_Entries supplied_

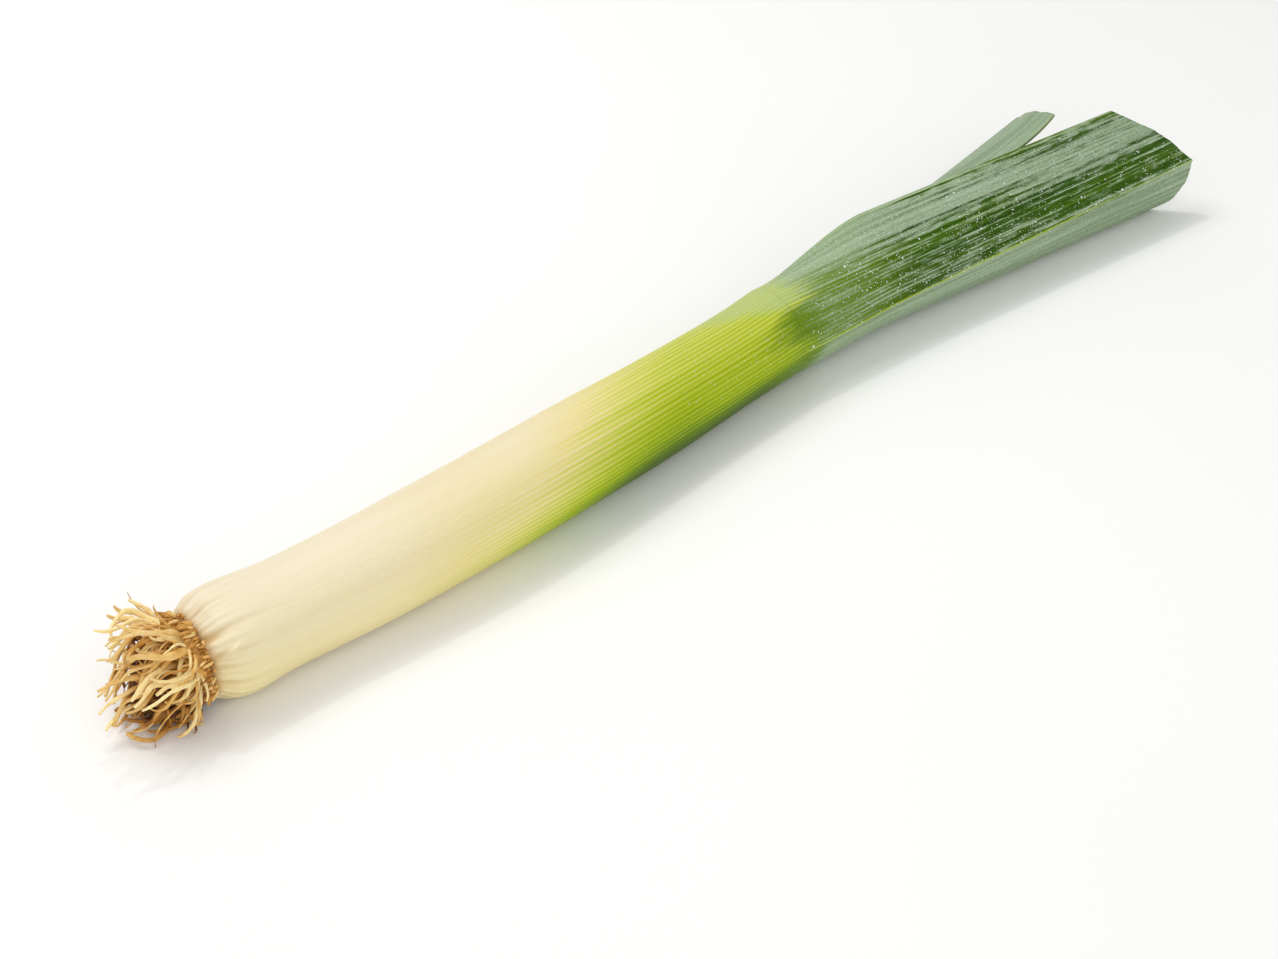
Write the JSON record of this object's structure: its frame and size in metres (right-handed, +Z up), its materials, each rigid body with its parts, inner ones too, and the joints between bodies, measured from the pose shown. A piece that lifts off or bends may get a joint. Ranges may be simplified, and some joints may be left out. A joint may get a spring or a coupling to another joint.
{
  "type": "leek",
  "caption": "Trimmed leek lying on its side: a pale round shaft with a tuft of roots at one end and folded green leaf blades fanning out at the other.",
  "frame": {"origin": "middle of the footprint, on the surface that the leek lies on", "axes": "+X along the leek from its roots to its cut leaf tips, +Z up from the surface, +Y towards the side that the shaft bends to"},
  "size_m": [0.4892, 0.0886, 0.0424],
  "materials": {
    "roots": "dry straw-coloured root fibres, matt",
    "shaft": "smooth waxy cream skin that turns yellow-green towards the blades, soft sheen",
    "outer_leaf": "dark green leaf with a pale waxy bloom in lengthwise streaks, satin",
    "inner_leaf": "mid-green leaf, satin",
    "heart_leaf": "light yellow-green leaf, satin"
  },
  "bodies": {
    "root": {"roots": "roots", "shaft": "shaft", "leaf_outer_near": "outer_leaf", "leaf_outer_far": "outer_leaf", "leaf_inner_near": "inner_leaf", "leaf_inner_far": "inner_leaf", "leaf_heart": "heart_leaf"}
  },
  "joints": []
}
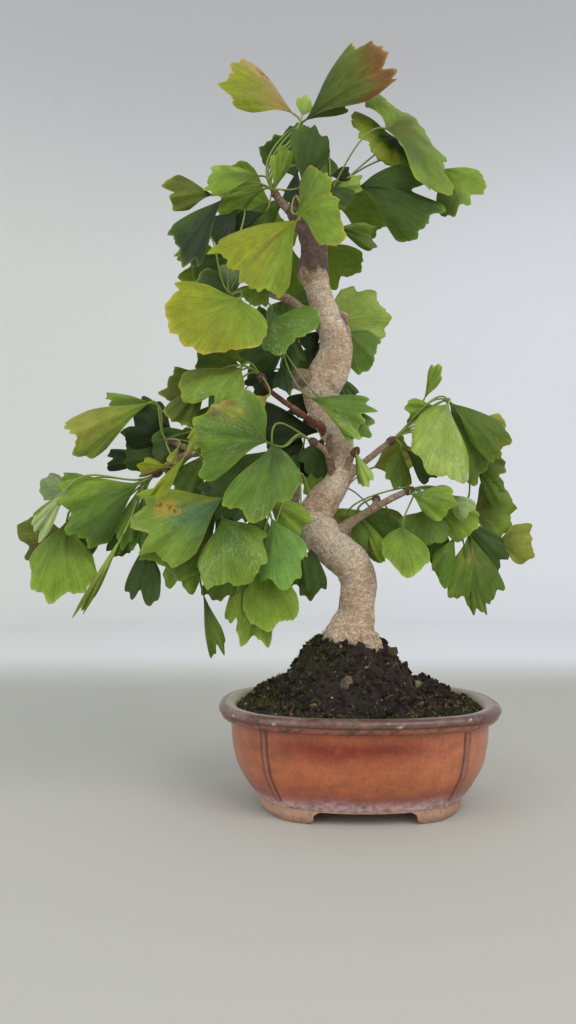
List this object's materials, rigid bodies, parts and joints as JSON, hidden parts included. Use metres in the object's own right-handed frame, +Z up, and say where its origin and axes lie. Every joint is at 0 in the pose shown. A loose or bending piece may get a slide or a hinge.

_The task_
Restate every entry word for word.

_Answer to the exercise_
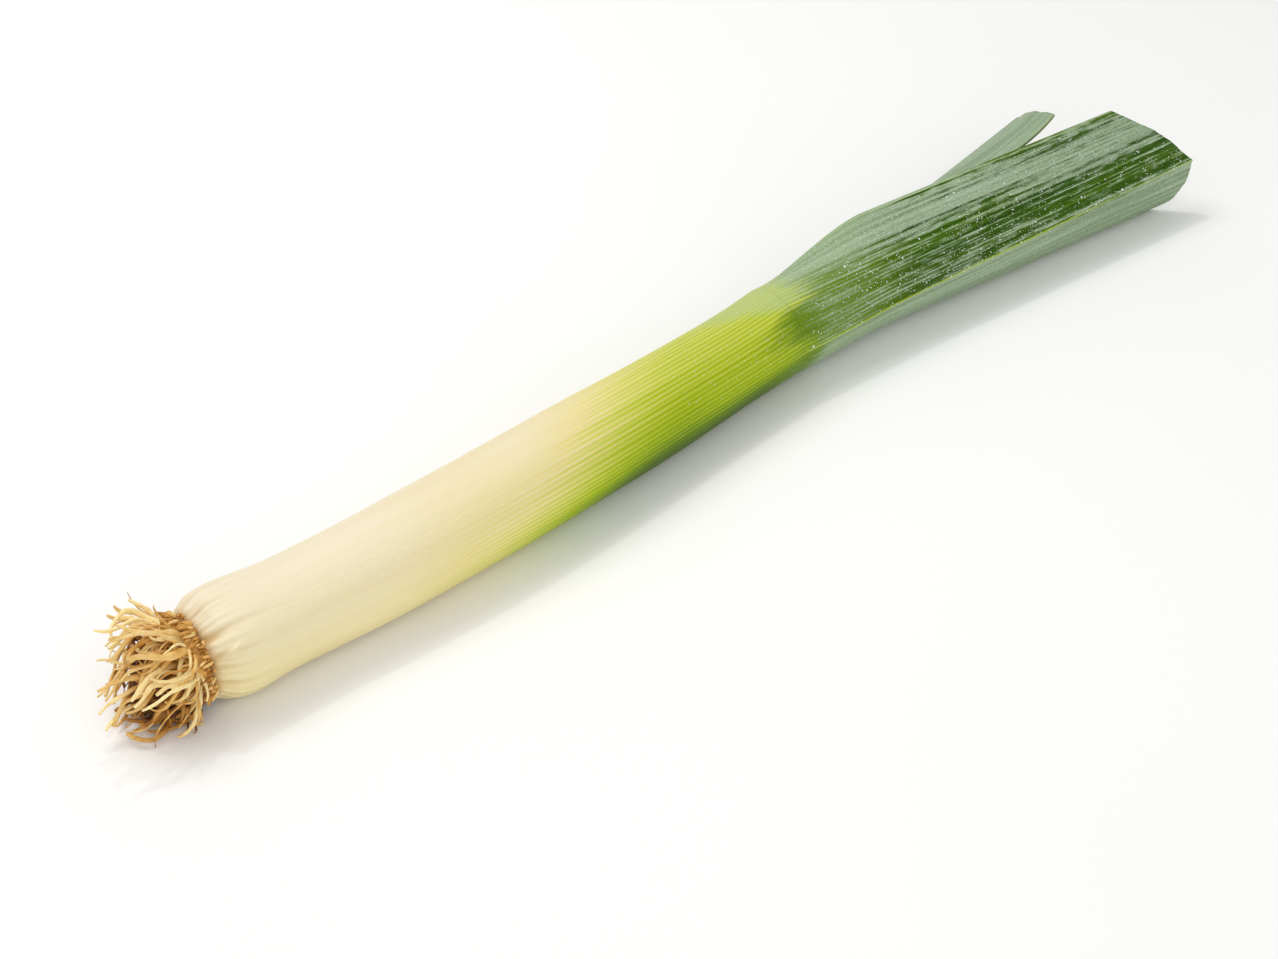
Write the JSON record of this object's structure: its frame and size in metres (right-handed, +Z up), its materials, each rigid body with its parts, inner ones too, and the joints between bodies, measured from the pose shown. A piece that lifts off or bends may get a joint. Ranges may be simplified, and some joints may be left out. A joint may get a spring or a coupling to another joint.
{
  "type": "leek",
  "caption": "Trimmed leek lying on its side: a pale round shaft with a tuft of roots at one end and folded green leaf blades fanning out at the other.",
  "frame": {"origin": "middle of the footprint, on the surface that the leek lies on", "axes": "+X along the leek from its roots to its cut leaf tips, +Z up from the surface, +Y towards the side that the shaft bends to"},
  "size_m": [0.4892, 0.0886, 0.0424],
  "materials": {
    "roots": "dry straw-coloured root fibres, matt",
    "shaft": "smooth waxy cream skin that turns yellow-green towards the blades, soft sheen",
    "outer_leaf": "dark green leaf with a pale waxy bloom in lengthwise streaks, satin",
    "inner_leaf": "mid-green leaf, satin",
    "heart_leaf": "light yellow-green leaf, satin"
  },
  "bodies": {
    "root": {"roots": "roots", "shaft": "shaft", "leaf_outer_near": "outer_leaf", "leaf_outer_far": "outer_leaf", "leaf_inner_near": "inner_leaf", "leaf_inner_far": "inner_leaf", "leaf_heart": "heart_leaf"}
  },
  "joints": []
}
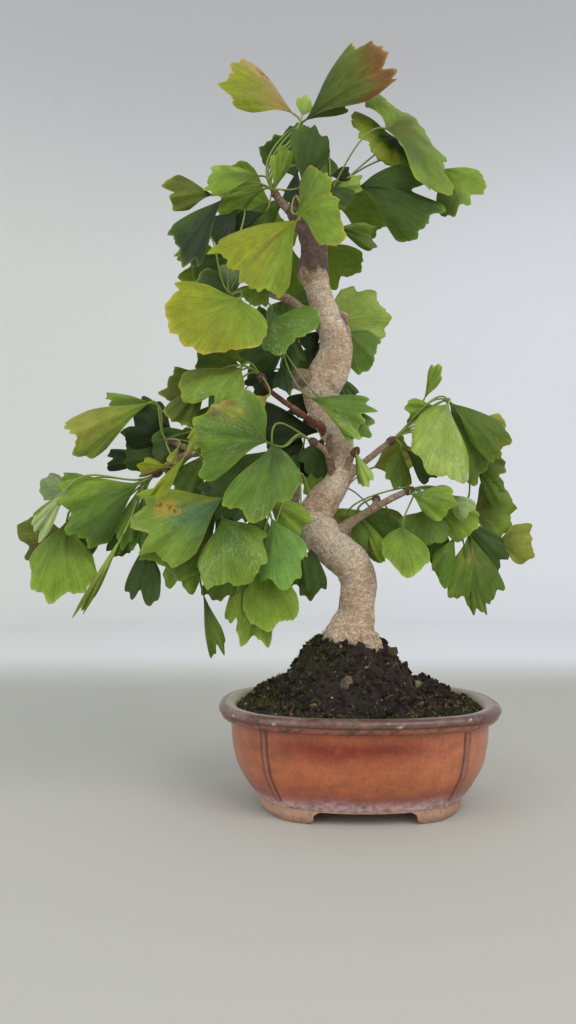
List this object's materials, rigid bodies, parts and joints as JSON, hidden parts included. Use metres in the object's own right-handed frame, +Z up, and say where its origin and axes lie. Every joint is at 0 in the pose shown. A loose or bending piece may get a slide or a hinge.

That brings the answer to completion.